# [Written problem]
Take the listing and print it in full, exactly as given.

# [Stored rows]
— begin —
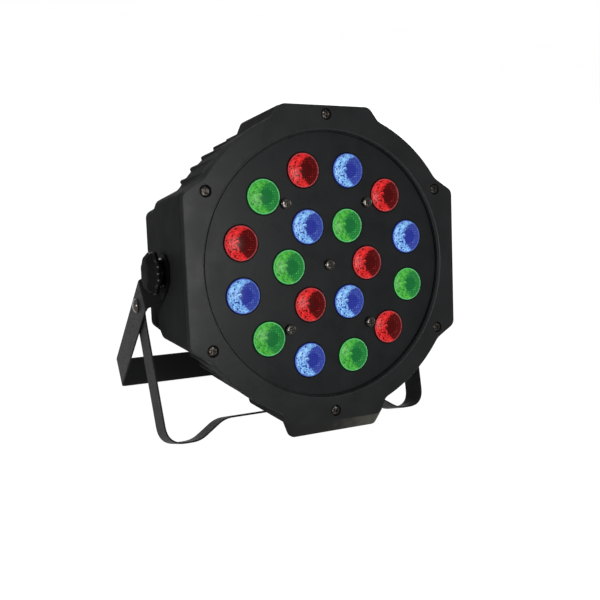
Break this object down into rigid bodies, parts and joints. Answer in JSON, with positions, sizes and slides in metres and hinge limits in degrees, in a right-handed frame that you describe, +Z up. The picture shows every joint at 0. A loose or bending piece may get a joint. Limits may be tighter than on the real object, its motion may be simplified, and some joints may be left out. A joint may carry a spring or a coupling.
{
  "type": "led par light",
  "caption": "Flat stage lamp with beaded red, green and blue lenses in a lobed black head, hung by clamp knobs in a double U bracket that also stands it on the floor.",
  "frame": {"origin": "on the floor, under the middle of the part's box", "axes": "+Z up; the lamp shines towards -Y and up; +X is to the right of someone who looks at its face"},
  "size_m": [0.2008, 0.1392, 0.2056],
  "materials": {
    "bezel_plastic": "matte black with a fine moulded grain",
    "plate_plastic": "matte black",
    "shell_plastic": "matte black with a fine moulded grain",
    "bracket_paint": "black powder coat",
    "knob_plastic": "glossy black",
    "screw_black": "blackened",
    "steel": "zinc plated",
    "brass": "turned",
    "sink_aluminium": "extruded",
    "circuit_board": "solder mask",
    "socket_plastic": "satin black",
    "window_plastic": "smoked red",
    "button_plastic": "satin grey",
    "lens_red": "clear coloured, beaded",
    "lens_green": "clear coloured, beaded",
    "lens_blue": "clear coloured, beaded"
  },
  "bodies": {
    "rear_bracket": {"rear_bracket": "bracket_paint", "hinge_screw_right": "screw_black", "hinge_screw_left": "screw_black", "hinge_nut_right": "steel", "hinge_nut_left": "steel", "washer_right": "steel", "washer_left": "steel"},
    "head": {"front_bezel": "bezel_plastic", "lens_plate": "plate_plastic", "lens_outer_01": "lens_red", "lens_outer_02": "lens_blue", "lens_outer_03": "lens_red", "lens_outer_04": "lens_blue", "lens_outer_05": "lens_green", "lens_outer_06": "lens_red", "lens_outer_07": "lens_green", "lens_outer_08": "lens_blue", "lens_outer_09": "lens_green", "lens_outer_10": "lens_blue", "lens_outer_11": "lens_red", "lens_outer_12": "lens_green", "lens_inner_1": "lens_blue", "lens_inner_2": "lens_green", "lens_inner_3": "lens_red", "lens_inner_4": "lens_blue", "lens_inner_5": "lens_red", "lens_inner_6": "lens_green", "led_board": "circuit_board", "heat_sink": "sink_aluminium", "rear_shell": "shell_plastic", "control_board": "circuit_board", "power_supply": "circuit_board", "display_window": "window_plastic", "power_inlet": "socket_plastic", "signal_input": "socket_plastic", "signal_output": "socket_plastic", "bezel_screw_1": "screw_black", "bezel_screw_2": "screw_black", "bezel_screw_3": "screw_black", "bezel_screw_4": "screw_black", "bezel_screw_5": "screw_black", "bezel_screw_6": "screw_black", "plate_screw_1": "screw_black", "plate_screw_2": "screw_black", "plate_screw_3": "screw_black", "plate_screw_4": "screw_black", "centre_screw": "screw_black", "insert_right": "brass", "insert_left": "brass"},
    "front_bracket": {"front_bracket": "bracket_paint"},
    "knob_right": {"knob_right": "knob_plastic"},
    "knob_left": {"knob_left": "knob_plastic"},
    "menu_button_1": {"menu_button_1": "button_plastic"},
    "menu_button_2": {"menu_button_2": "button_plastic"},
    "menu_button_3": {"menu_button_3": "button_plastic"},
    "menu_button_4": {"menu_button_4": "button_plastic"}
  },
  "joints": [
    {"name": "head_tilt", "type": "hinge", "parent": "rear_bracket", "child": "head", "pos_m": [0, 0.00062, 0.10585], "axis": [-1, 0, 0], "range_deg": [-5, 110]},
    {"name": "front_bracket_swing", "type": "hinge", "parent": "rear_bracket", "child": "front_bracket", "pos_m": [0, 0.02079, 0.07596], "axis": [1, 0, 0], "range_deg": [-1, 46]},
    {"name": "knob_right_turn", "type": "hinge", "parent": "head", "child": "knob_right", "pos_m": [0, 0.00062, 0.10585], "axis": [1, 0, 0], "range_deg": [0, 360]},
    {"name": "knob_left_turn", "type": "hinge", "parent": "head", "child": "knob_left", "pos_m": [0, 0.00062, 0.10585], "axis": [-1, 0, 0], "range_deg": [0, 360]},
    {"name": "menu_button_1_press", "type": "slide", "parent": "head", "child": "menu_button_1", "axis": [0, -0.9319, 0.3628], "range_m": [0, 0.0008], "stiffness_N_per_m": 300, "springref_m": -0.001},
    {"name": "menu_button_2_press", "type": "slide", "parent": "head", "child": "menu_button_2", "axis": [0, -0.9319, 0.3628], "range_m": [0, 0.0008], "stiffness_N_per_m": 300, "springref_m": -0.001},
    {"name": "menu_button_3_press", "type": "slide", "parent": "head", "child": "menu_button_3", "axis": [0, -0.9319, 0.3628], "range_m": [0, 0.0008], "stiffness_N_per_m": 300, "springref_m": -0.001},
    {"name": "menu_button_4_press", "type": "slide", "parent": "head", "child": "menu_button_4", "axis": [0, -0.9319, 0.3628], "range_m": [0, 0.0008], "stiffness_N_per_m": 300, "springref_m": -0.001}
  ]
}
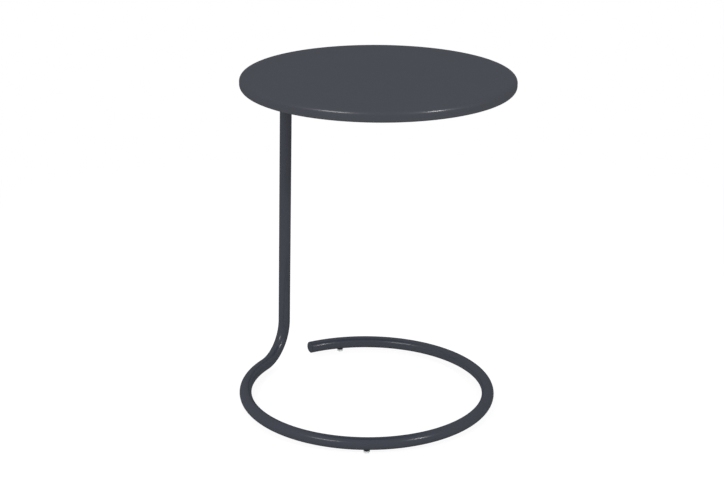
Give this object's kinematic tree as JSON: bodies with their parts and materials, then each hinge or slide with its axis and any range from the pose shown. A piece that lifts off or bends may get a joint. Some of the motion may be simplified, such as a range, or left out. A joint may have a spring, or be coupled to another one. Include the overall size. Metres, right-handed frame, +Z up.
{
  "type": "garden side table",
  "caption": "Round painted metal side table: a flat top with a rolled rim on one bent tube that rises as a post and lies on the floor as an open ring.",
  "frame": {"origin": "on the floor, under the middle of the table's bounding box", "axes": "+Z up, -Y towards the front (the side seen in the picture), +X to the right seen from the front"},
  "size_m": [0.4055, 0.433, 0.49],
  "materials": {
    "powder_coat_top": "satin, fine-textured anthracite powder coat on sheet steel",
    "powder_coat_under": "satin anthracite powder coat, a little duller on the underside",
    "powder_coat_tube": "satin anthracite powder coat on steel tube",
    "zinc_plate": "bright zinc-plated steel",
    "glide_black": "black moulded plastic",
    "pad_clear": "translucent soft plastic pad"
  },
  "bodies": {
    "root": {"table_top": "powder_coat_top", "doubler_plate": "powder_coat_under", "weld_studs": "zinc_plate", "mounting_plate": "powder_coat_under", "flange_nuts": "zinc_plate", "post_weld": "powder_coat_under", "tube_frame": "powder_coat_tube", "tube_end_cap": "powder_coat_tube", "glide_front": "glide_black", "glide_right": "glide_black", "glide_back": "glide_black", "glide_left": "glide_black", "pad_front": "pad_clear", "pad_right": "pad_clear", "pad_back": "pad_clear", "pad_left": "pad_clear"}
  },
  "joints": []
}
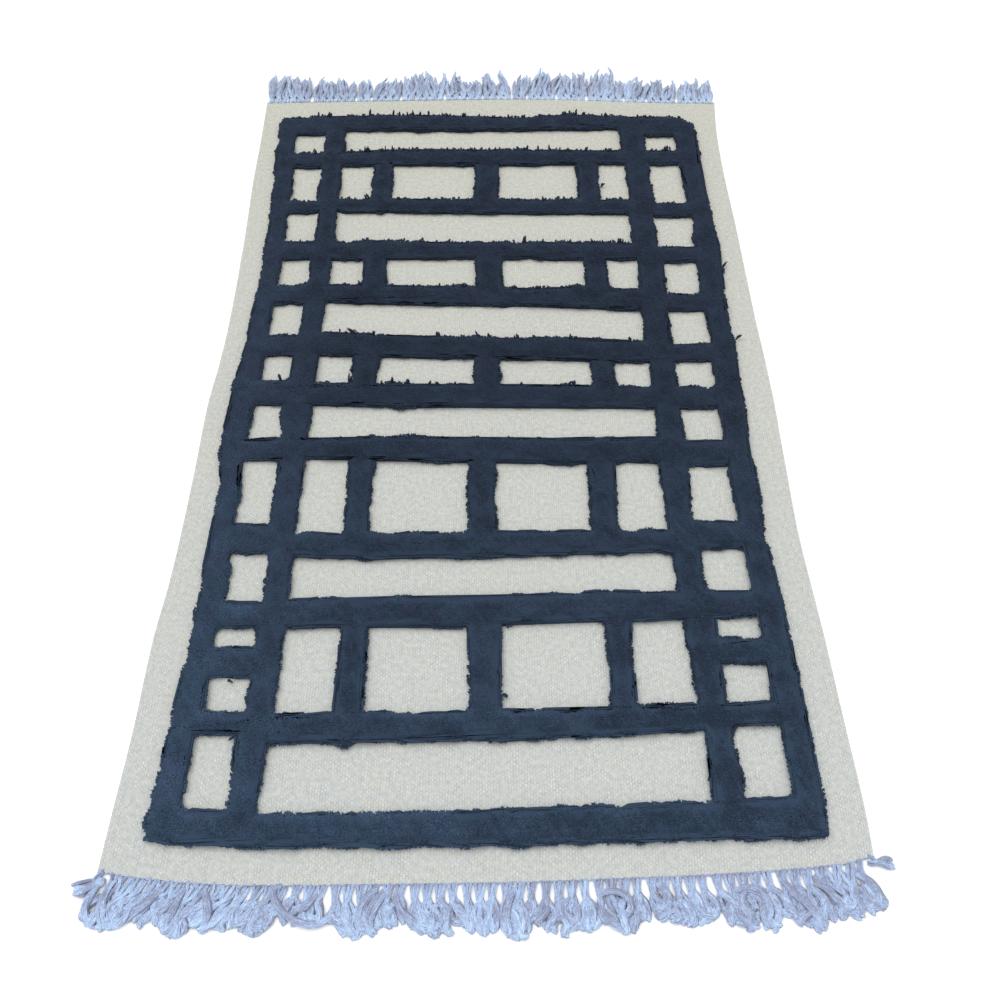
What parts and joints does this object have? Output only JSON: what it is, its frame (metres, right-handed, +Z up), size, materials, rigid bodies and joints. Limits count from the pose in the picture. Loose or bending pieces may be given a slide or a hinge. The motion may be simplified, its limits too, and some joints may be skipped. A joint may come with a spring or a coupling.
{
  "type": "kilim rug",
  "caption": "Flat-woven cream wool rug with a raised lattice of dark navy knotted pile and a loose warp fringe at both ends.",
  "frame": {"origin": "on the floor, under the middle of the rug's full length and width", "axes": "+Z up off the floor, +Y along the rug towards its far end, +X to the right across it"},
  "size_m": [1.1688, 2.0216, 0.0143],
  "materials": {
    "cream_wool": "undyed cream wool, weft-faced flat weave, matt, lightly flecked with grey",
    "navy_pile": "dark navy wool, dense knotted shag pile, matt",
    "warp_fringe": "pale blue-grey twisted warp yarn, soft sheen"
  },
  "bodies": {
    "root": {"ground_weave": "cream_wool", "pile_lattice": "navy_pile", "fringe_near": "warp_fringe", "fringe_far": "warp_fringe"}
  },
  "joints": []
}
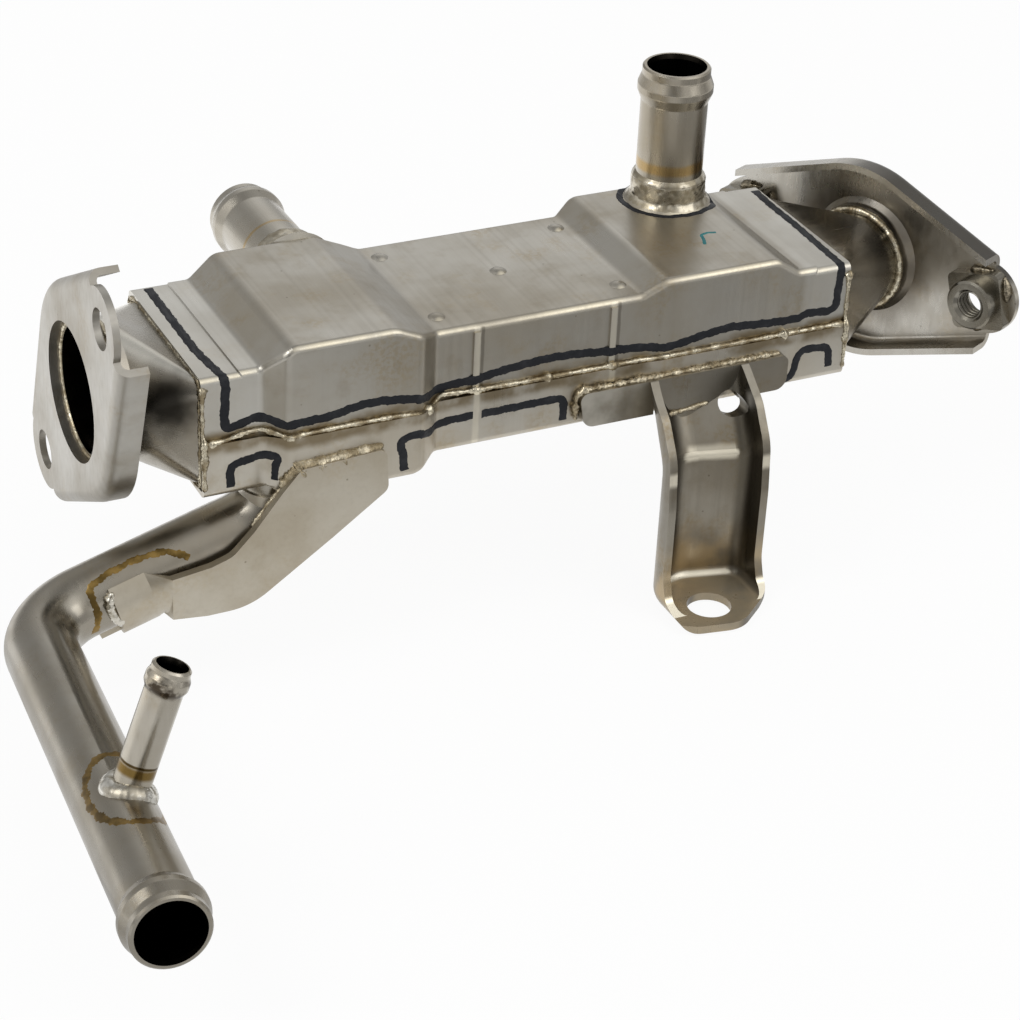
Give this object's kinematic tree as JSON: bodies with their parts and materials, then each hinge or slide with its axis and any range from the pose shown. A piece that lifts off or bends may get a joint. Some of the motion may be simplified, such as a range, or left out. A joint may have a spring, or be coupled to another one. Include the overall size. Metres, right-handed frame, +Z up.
— end —
# [Answer to this task]
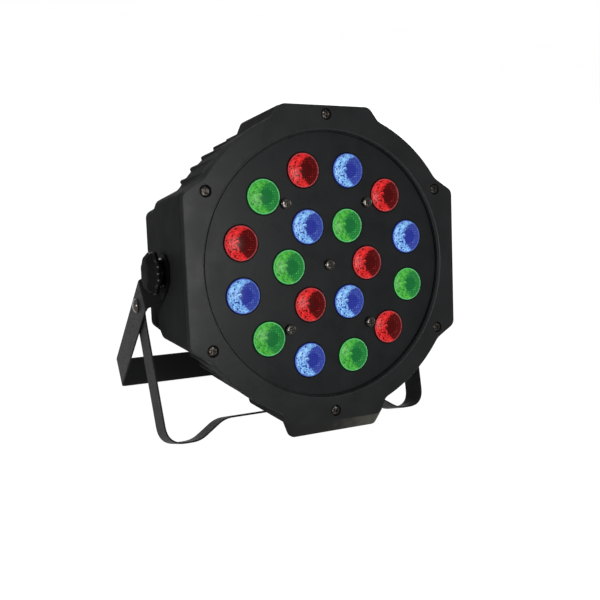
Break this object down into rigid bodies, parts and joints. Answer in JSON, with positions, sizes and slides in metres and hinge limits in degrees, in a right-handed frame that you describe, +Z up. The picture shows every joint at 0. A loose or bending piece may get a joint. Limits may be tighter than on the real object, its motion may be simplified, and some joints may be left out. A joint may carry a spring or a coupling.
{
  "type": "led par light",
  "caption": "Flat stage lamp with beaded red, green and blue lenses in a lobed black head, hung by clamp knobs in a double U bracket that also stands it on the floor.",
  "frame": {"origin": "on the floor, under the middle of the part's box", "axes": "+Z up; the lamp shines towards -Y and up; +X is to the right of someone who looks at its face"},
  "size_m": [0.2008, 0.1392, 0.2056],
  "materials": {
    "bezel_plastic": "matte black with a fine moulded grain",
    "plate_plastic": "matte black",
    "shell_plastic": "matte black with a fine moulded grain",
    "bracket_paint": "black powder coat",
    "knob_plastic": "glossy black",
    "screw_black": "blackened",
    "steel": "zinc plated",
    "brass": "turned",
    "sink_aluminium": "extruded",
    "circuit_board": "solder mask",
    "socket_plastic": "satin black",
    "window_plastic": "smoked red",
    "button_plastic": "satin grey",
    "lens_red": "clear coloured, beaded",
    "lens_green": "clear coloured, beaded",
    "lens_blue": "clear coloured, beaded"
  },
  "bodies": {
    "rear_bracket": {"rear_bracket": "bracket_paint", "hinge_screw_right": "screw_black", "hinge_screw_left": "screw_black", "hinge_nut_right": "steel", "hinge_nut_left": "steel", "washer_right": "steel", "washer_left": "steel"},
    "head": {"front_bezel": "bezel_plastic", "lens_plate": "plate_plastic", "lens_outer_01": "lens_red", "lens_outer_02": "lens_blue", "lens_outer_03": "lens_red", "lens_outer_04": "lens_blue", "lens_outer_05": "lens_green", "lens_outer_06": "lens_red", "lens_outer_07": "lens_green", "lens_outer_08": "lens_blue", "lens_outer_09": "lens_green", "lens_outer_10": "lens_blue", "lens_outer_11": "lens_red", "lens_outer_12": "lens_green", "lens_inner_1": "lens_blue", "lens_inner_2": "lens_green", "lens_inner_3": "lens_red", "lens_inner_4": "lens_blue", "lens_inner_5": "lens_red", "lens_inner_6": "lens_green", "led_board": "circuit_board", "heat_sink": "sink_aluminium", "rear_shell": "shell_plastic", "control_board": "circuit_board", "power_supply": "circuit_board", "display_window": "window_plastic", "power_inlet": "socket_plastic", "signal_input": "socket_plastic", "signal_output": "socket_plastic", "bezel_screw_1": "screw_black", "bezel_screw_2": "screw_black", "bezel_screw_3": "screw_black", "bezel_screw_4": "screw_black", "bezel_screw_5": "screw_black", "bezel_screw_6": "screw_black", "plate_screw_1": "screw_black", "plate_screw_2": "screw_black", "plate_screw_3": "screw_black", "plate_screw_4": "screw_black", "centre_screw": "screw_black", "insert_right": "brass", "insert_left": "brass"},
    "front_bracket": {"front_bracket": "bracket_paint"},
    "knob_right": {"knob_right": "knob_plastic"},
    "knob_left": {"knob_left": "knob_plastic"},
    "menu_button_1": {"menu_button_1": "button_plastic"},
    "menu_button_2": {"menu_button_2": "button_plastic"},
    "menu_button_3": {"menu_button_3": "button_plastic"},
    "menu_button_4": {"menu_button_4": "button_plastic"}
  },
  "joints": [
    {"name": "head_tilt", "type": "hinge", "parent": "rear_bracket", "child": "head", "pos_m": [0, 0.00062, 0.10585], "axis": [-1, 0, 0], "range_deg": [-5, 110]},
    {"name": "front_bracket_swing", "type": "hinge", "parent": "rear_bracket", "child": "front_bracket", "pos_m": [0, 0.02079, 0.07596], "axis": [1, 0, 0], "range_deg": [-1, 46]},
    {"name": "knob_right_turn", "type": "hinge", "parent": "head", "child": "knob_right", "pos_m": [0, 0.00062, 0.10585], "axis": [1, 0, 0], "range_deg": [0, 360]},
    {"name": "knob_left_turn", "type": "hinge", "parent": "head", "child": "knob_left", "pos_m": [0, 0.00062, 0.10585], "axis": [-1, 0, 0], "range_deg": [0, 360]},
    {"name": "menu_button_1_press", "type": "slide", "parent": "head", "child": "menu_button_1", "axis": [0, -0.9319, 0.3628], "range_m": [0, 0.0008], "stiffness_N_per_m": 300, "springref_m": -0.001},
    {"name": "menu_button_2_press", "type": "slide", "parent": "head", "child": "menu_button_2", "axis": [0, -0.9319, 0.3628], "range_m": [0, 0.0008], "stiffness_N_per_m": 300, "springref_m": -0.001},
    {"name": "menu_button_3_press", "type": "slide", "parent": "head", "child": "menu_button_3", "axis": [0, -0.9319, 0.3628], "range_m": [0, 0.0008], "stiffness_N_per_m": 300, "springref_m": -0.001},
    {"name": "menu_button_4_press", "type": "slide", "parent": "head", "child": "menu_button_4", "axis": [0, -0.9319, 0.3628], "range_m": [0, 0.0008], "stiffness_N_per_m": 300, "springref_m": -0.001}
  ]
}
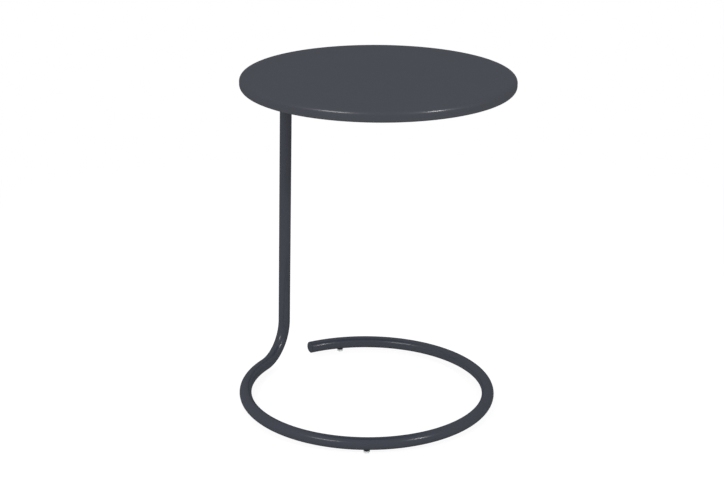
Give this object's kinematic tree as JSON: bodies with their parts and materials, then each hinge or slide with its axis and any range from the pose shown. A piece that lifts off or bends may get a joint. Some of the motion may be simplified, such as a range, or left out. A joint may have a spring, or be coupled to another one. Include the overall size. Metres, right-handed frame, +Z up.
{
  "type": "garden side table",
  "caption": "Round painted metal side table: a flat top with a rolled rim on one bent tube that rises as a post and lies on the floor as an open ring.",
  "frame": {"origin": "on the floor, under the middle of the table's bounding box", "axes": "+Z up, -Y towards the front (the side seen in the picture), +X to the right seen from the front"},
  "size_m": [0.4055, 0.433, 0.49],
  "materials": {
    "powder_coat_top": "satin, fine-textured anthracite powder coat on sheet steel",
    "powder_coat_under": "satin anthracite powder coat, a little duller on the underside",
    "powder_coat_tube": "satin anthracite powder coat on steel tube",
    "zinc_plate": "bright zinc-plated steel",
    "glide_black": "black moulded plastic",
    "pad_clear": "translucent soft plastic pad"
  },
  "bodies": {
    "root": {"table_top": "powder_coat_top", "doubler_plate": "powder_coat_under", "weld_studs": "zinc_plate", "mounting_plate": "powder_coat_under", "flange_nuts": "zinc_plate", "post_weld": "powder_coat_under", "tube_frame": "powder_coat_tube", "tube_end_cap": "powder_coat_tube", "glide_front": "glide_black", "glide_right": "glide_black", "glide_back": "glide_black", "glide_left": "glide_black", "pad_front": "pad_clear", "pad_right": "pad_clear", "pad_back": "pad_clear", "pad_left": "pad_clear"}
  },
  "joints": []
}
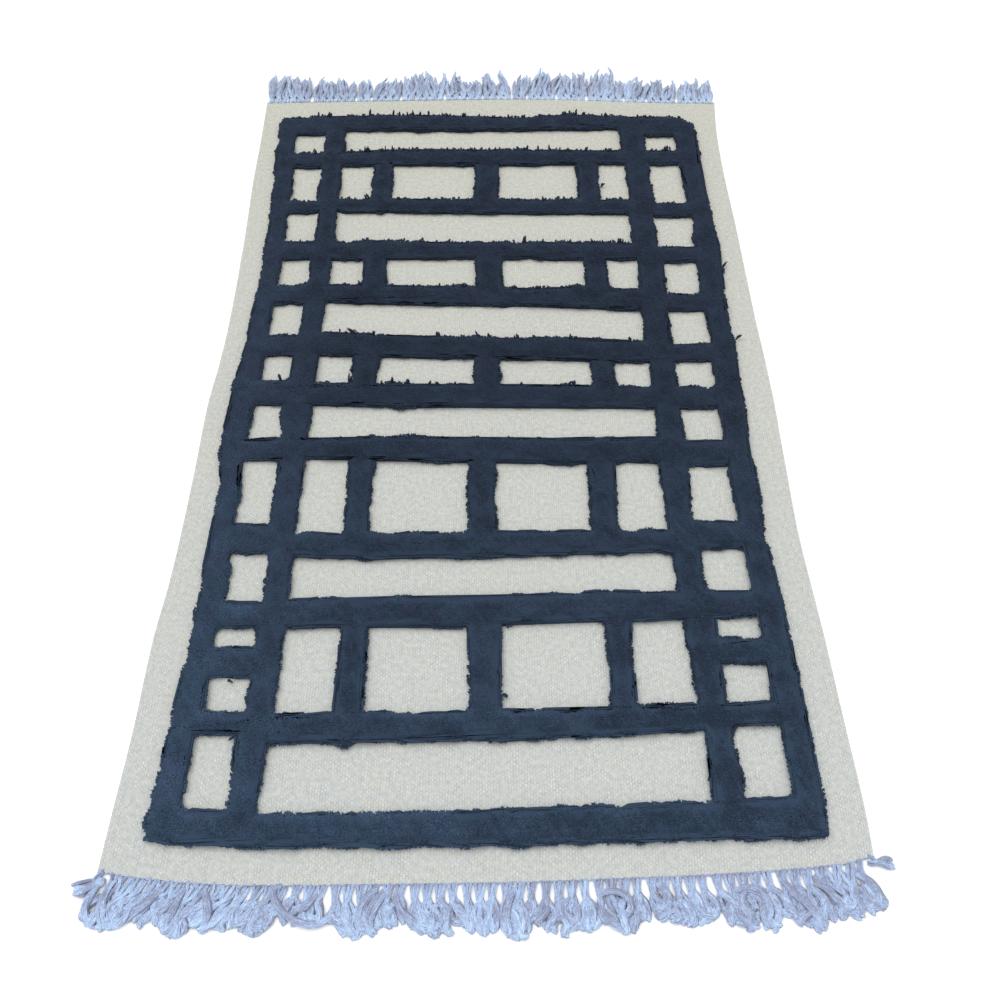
What parts and joints does this object have? Output only JSON: what it is, its frame (metres, right-handed, +Z up), size, materials, rigid bodies and joints. Limits count from the pose in the picture. Loose or bending pieces may be given a slide or a hinge. The motion may be simplified, its limits too, and some joints may be skipped. A joint may come with a spring or a coupling.
{
  "type": "kilim rug",
  "caption": "Flat-woven cream wool rug with a raised lattice of dark navy knotted pile and a loose warp fringe at both ends.",
  "frame": {"origin": "on the floor, under the middle of the rug's full length and width", "axes": "+Z up off the floor, +Y along the rug towards its far end, +X to the right across it"},
  "size_m": [1.1688, 2.0216, 0.0143],
  "materials": {
    "cream_wool": "undyed cream wool, weft-faced flat weave, matt, lightly flecked with grey",
    "navy_pile": "dark navy wool, dense knotted shag pile, matt",
    "warp_fringe": "pale blue-grey twisted warp yarn, soft sheen"
  },
  "bodies": {
    "root": {"ground_weave": "cream_wool", "pile_lattice": "navy_pile", "fringe_near": "warp_fringe", "fringe_far": "warp_fringe"}
  },
  "joints": []
}
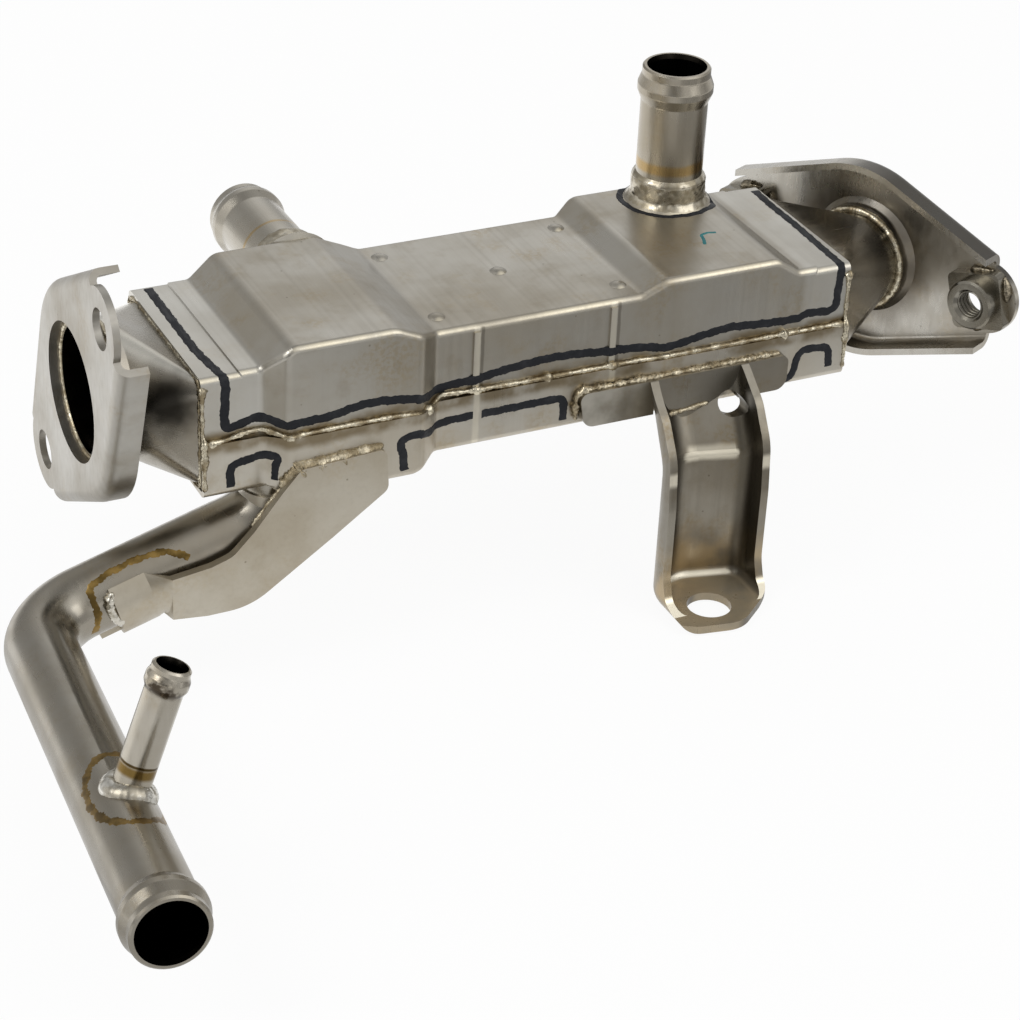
Give this object's kinematic tree as JSON: bodies with their parts and materials, then each hinge or slide with its axis and any range from the pose shown. A piece that lifts off or bends may get a joint. Some of the motion may be simplified, such as a range, or left out. A joint may have a spring, or be coupled to another one. Include the overall size. Metres, right-handed frame, +Z up.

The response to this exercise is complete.